Your objective:
Copy every line, leaving nothing out and adding nothing.
▽
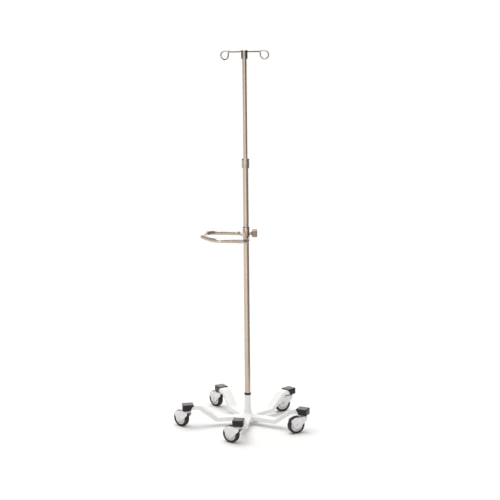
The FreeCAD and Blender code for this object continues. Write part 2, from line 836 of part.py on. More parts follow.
def make_wheel_rim(number):
    body = new_body(f"wheel_rim_{number + 1}")
    half_section = [
        ("tyre_bore", "tyre_width / 2 - 1.5"),
        ("tyre_bore - 3.5", "tyre_width / 2 - 1.5"),
        ("tyre_bore - 5", "4"),
        ("10.5", "5"),
        ("9.5", "fork_gap / 2 - 0.8"),
        ("axle_radius + running", "fork_gap / 2 - 0.8"),
    ]
    turned(body, mirrored(half_section), role="XY_Plane")
    stand_at_axle(body, number)


def make_tyre(number):
    body = new_body(f"tyre_{number + 1}")
    half_section = [
        ("wheel_radius", "tyre_width / 2", "4"),
        ("tyre_bore + 2.5", "tyre_width / 2 - 0.5"),
        ("tyre_bore + 0.02", "tyre_width / 2 - 1.5"),
    ]
    tread = list(reversed(half_section))
    turned(body, mirrored(tread), role="XY_Plane")
    stand_at_axle(body, number)


def make_axle(number):
    """Axle bolt with its head and nut outside the fork."""
    body = new_body(f"axle_{number + 1}")
    rod(body, "shank", "Additive", "axle_radius", "2 * fork_seat + 6", y="-fork_seat", along="Y")
    rod(body, "head", "Additive", "6.5", "3.5", y="-fork_seat - 3.5", along="Y")
    rod(body, "nut", "Additive", "6.8", "5", y="fork_seat", along="Y")
    stand_at_axle(body, number)


def check_document():
    """Stop if anything failed to build."""
    DOC.recompute()
    for thing in DOC.Objects:
        if {"Invalid", "Error"} & set(thing.State):
            raise RuntimeError(f"{thing.Name} failed: {thing.State} {thing.getStatusString()}")
    for node in NODES:
        shape = node.Shape
        if shape.isNull() or not shape.isValid() or len(shape.Solids) != 1:
            raise RuntimeError(f"{node.Label}: null, not valid, or not one solid")


def write_steps():
    os.makedirs("parts", exist_ok=True)
    for node in NODES:
        node.Shape.exportStep(f"parts/{node.Label}.step")


def main():
    for make in (
        make_base_hub,
        make_base_plug,
        make_base_bolt,
        make_column_tube,
        make_socket_ring,
        make_outer_tube,
        make_tube_ferrule,
        make_clamping_collet,
        make_height_collar,
        make_guide_bush,
        make_inner_tube,
        make_tube_plug,
        make_hook_head,
        make_head_set_screw,
        make_handle_liner,
        make_handle_sleeve,
        make_pressure_pad,
        make_clamp_screw,
        make_clamp_knob,
        make_handle_loop,
    ):
        make()
    make_hook("hook_left", -1, "left_swing")
    make_hook("hook_right", 1, "right_swing")
    for number in range(LEGS):
        make_leg(number)
        make_end_cap(number)
        make_caster_stem(number)
        make_caster_fork(number)
        make_wheel_rim(number)
        make_tyre(number)
        make_axle(number)
        if number in BRAKED:
            make_brake_pedal(number)
    check_document()
    write_steps()


main()
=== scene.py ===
import json
import math

import bmesh
import bpy
from mathutils import Matrix, Vector


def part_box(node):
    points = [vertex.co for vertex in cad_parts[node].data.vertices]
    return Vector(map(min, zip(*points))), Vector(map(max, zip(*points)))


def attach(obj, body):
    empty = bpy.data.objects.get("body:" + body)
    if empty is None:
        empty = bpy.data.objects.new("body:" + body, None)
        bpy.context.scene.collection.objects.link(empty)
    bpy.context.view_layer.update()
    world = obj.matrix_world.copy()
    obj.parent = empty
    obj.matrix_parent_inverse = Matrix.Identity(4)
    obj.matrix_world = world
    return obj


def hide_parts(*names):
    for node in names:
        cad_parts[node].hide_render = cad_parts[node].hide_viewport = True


bl_info = {
    "name": "Infusion Pole",
    "version": (1, 0, 0),
    "blender": (4, 5, 0),
    "location": "3D View > Sidebar > Infusion Pole",
    "description": "Builds the pieces, finishes and studio of a mobile infusion pole",
    "category": "Object",
}

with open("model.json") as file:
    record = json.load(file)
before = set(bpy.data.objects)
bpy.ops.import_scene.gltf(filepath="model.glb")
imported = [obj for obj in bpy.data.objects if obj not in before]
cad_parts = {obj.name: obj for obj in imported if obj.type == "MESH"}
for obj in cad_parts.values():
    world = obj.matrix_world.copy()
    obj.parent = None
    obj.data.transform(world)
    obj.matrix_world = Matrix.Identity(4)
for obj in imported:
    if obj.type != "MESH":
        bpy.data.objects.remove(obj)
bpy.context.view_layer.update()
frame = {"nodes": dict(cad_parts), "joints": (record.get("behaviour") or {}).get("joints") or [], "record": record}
JOINTS = {joint["name"]: joint for joint in frame["joints"]}
CASTORS = range(1, 6)
BRAKED = (3, 4)
MM = 0.001
TOUCHING = 1e-6  # metres: points nearer than this are one
WELD = 0.004 * MM  # points nearer than this are joined after a cut
PLAY = 0.05 * MM  # room between a bore and what stands in it
SMOOTH_ANGLE = 35  # degrees: gentler edges are shaded smooth
BRAKE_PIVOT = (19 * MM, 0, 74.4 * MM)  # from a castor's swivel axis at floor level
COAT_ROUGHNESS = 0.15
RELIEF_STRENGTH = 0.6


def span(node, axis):
    """A CAD node's lowest and highest place along one axis."""
    low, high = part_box(node)
    return low[axis], high[axis]


def width(node, axis=1):
    """A CAD node's size along one axis."""
    low, high = span(node, axis)
    return high - low


# --- settings


class PoleSizes(bpy.types.PropertyGroup):
    """Sizes of the mast, handle and hooks that a user would change."""

    mast_segments: bpy.props.IntProperty(
        name="Mast segments", description="Sides of the mast's round tubes", default=72, min=24
    )
    collar_grooves: bpy.props.IntProperty(
        name="Collar grooves", description="Grip grooves round the twist collar", default=24
    )
    groove_depth: bpy.props.FloatProperty(
        name="Groove depth", description="Depth of the collar's grip grooves",
        default=0.6 * MM, unit="LENGTH",
    )
    wire_radius: bpy.props.FloatProperty(
        name="Wire radius", description="Radius of the hooks' bent wire",
        default=3 * MM, unit="LENGTH",
    )
    loop_radius: bpy.props.FloatProperty(
        name="Loop tube radius", description="Radius of the hand loop's tube",
        default=9 * MM, unit="LENGTH",
    )
    knob_flutes: bpy.props.IntProperty(
        name="Knob flutes", description="Finger flutes round the clamp knob", default=18
    )


class BaseSizes(bpy.types.PropertyGroup):
    """Sizes of the legs and castors that a user would change."""

    leg_corner: bpy.props.FloatProperty(
        name="Leg corner", description="Corner radius of the legs' tube",
        default=4 * MM, unit="LENGTH",
    )
    cap_corner: bpy.props.FloatProperty(
        name="Cap corner", description="Corner radius of the end caps",
        default=7 * MM, unit="LENGTH",
    )
    fork_sheet: bpy.props.FloatProperty(
        name="Fork sheet", description="Thickness of the forks' pressed sheet",
        default=2.5 * MM, unit="LENGTH",
    )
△
Task response:
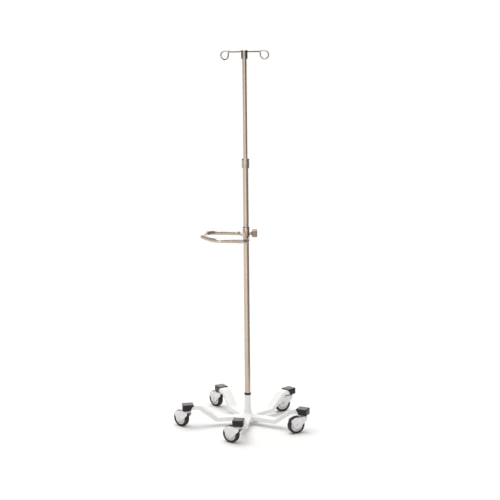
The FreeCAD and Blender code for this object continues. Write part 2, from line 836 of part.py on. More parts follow.
def make_wheel_rim(number):
    body = new_body(f"wheel_rim_{number + 1}")
    half_section = [
        ("tyre_bore", "tyre_width / 2 - 1.5"),
        ("tyre_bore - 3.5", "tyre_width / 2 - 1.5"),
        ("tyre_bore - 5", "4"),
        ("10.5", "5"),
        ("9.5", "fork_gap / 2 - 0.8"),
        ("axle_radius + running", "fork_gap / 2 - 0.8"),
    ]
    turned(body, mirrored(half_section), role="XY_Plane")
    stand_at_axle(body, number)


def make_tyre(number):
    body = new_body(f"tyre_{number + 1}")
    half_section = [
        ("wheel_radius", "tyre_width / 2", "4"),
        ("tyre_bore + 2.5", "tyre_width / 2 - 0.5"),
        ("tyre_bore + 0.02", "tyre_width / 2 - 1.5"),
    ]
    tread = list(reversed(half_section))
    turned(body, mirrored(tread), role="XY_Plane")
    stand_at_axle(body, number)


def make_axle(number):
    """Axle bolt with its head and nut outside the fork."""
    body = new_body(f"axle_{number + 1}")
    rod(body, "shank", "Additive", "axle_radius", "2 * fork_seat + 6", y="-fork_seat", along="Y")
    rod(body, "head", "Additive", "6.5", "3.5", y="-fork_seat - 3.5", along="Y")
    rod(body, "nut", "Additive", "6.8", "5", y="fork_seat", along="Y")
    stand_at_axle(body, number)


def check_document():
    """Stop if anything failed to build."""
    DOC.recompute()
    for thing in DOC.Objects:
        if {"Invalid", "Error"} & set(thing.State):
            raise RuntimeError(f"{thing.Name} failed: {thing.State} {thing.getStatusString()}")
    for node in NODES:
        shape = node.Shape
        if shape.isNull() or not shape.isValid() or len(shape.Solids) != 1:
            raise RuntimeError(f"{node.Label}: null, not valid, or not one solid")


def write_steps():
    os.makedirs("parts", exist_ok=True)
    for node in NODES:
        node.Shape.exportStep(f"parts/{node.Label}.step")


def main():
    for make in (
        make_base_hub,
        make_base_plug,
        make_base_bolt,
        make_column_tube,
        make_socket_ring,
        make_outer_tube,
        make_tube_ferrule,
        make_clamping_collet,
        make_height_collar,
        make_guide_bush,
        make_inner_tube,
        make_tube_plug,
        make_hook_head,
        make_head_set_screw,
        make_handle_liner,
        make_handle_sleeve,
        make_pressure_pad,
        make_clamp_screw,
        make_clamp_knob,
        make_handle_loop,
    ):
        make()
    make_hook("hook_left", -1, "left_swing")
    make_hook("hook_right", 1, "right_swing")
    for number in range(LEGS):
        make_leg(number)
        make_end_cap(number)
        make_caster_stem(number)
        make_caster_fork(number)
        make_wheel_rim(number)
        make_tyre(number)
        make_axle(number)
        if number in BRAKED:
            make_brake_pedal(number)
    check_document()
    write_steps()


main()
=== scene.py ===
import json
import math

import bmesh
import bpy
from mathutils import Matrix, Vector


def part_box(node):
    points = [vertex.co for vertex in cad_parts[node].data.vertices]
    return Vector(map(min, zip(*points))), Vector(map(max, zip(*points)))


def attach(obj, body):
    empty = bpy.data.objects.get("body:" + body)
    if empty is None:
        empty = bpy.data.objects.new("body:" + body, None)
        bpy.context.scene.collection.objects.link(empty)
    bpy.context.view_layer.update()
    world = obj.matrix_world.copy()
    obj.parent = empty
    obj.matrix_parent_inverse = Matrix.Identity(4)
    obj.matrix_world = world
    return obj


def hide_parts(*names):
    for node in names:
        cad_parts[node].hide_render = cad_parts[node].hide_viewport = True


bl_info = {
    "name": "Infusion Pole",
    "version": (1, 0, 0),
    "blender": (4, 5, 0),
    "location": "3D View > Sidebar > Infusion Pole",
    "description": "Builds the pieces, finishes and studio of a mobile infusion pole",
    "category": "Object",
}

with open("model.json") as file:
    record = json.load(file)
before = set(bpy.data.objects)
bpy.ops.import_scene.gltf(filepath="model.glb")
imported = [obj for obj in bpy.data.objects if obj not in before]
cad_parts = {obj.name: obj for obj in imported if obj.type == "MESH"}
for obj in cad_parts.values():
    world = obj.matrix_world.copy()
    obj.parent = None
    obj.data.transform(world)
    obj.matrix_world = Matrix.Identity(4)
for obj in imported:
    if obj.type != "MESH":
        bpy.data.objects.remove(obj)
bpy.context.view_layer.update()
frame = {"nodes": dict(cad_parts), "joints": (record.get("behaviour") or {}).get("joints") or [], "record": record}
JOINTS = {joint["name"]: joint for joint in frame["joints"]}
CASTORS = range(1, 6)
BRAKED = (3, 4)
MM = 0.001
TOUCHING = 1e-6  # metres: points nearer than this are one
WELD = 0.004 * MM  # points nearer than this are joined after a cut
PLAY = 0.05 * MM  # room between a bore and what stands in it
SMOOTH_ANGLE = 35  # degrees: gentler edges are shaded smooth
BRAKE_PIVOT = (19 * MM, 0, 74.4 * MM)  # from a castor's swivel axis at floor level
COAT_ROUGHNESS = 0.15
RELIEF_STRENGTH = 0.6


def span(node, axis):
    """A CAD node's lowest and highest place along one axis."""
    low, high = part_box(node)
    return low[axis], high[axis]


def width(node, axis=1):
    """A CAD node's size along one axis."""
    low, high = span(node, axis)
    return high - low


# --- settings


class PoleSizes(bpy.types.PropertyGroup):
    """Sizes of the mast, handle and hooks that a user would change."""

    mast_segments: bpy.props.IntProperty(
        name="Mast segments", description="Sides of the mast's round tubes", default=72, min=24
    )
    collar_grooves: bpy.props.IntProperty(
        name="Collar grooves", description="Grip grooves round the twist collar", default=24
    )
    groove_depth: bpy.props.FloatProperty(
        name="Groove depth", description="Depth of the collar's grip grooves",
        default=0.6 * MM, unit="LENGTH",
    )
    wire_radius: bpy.props.FloatProperty(
        name="Wire radius", description="Radius of the hooks' bent wire",
        default=3 * MM, unit="LENGTH",
    )
    loop_radius: bpy.props.FloatProperty(
        name="Loop tube radius", description="Radius of the hand loop's tube",
        default=9 * MM, unit="LENGTH",
    )
    knob_flutes: bpy.props.IntProperty(
        name="Knob flutes", description="Finger flutes round the clamp knob", default=18
    )


class BaseSizes(bpy.types.PropertyGroup):
    """Sizes of the legs and castors that a user would change."""

    leg_corner: bpy.props.FloatProperty(
        name="Leg corner", description="Corner radius of the legs' tube",
        default=4 * MM, unit="LENGTH",
    )
    cap_corner: bpy.props.FloatProperty(
        name="Cap corner", description="Corner radius of the end caps",
        default=7 * MM, unit="LENGTH",
    )
    fork_sheet: bpy.props.FloatProperty(
        name="Fork sheet", description="Thickness of the forks' pressed sheet",
        default=2.5 * MM, unit="LENGTH",
    )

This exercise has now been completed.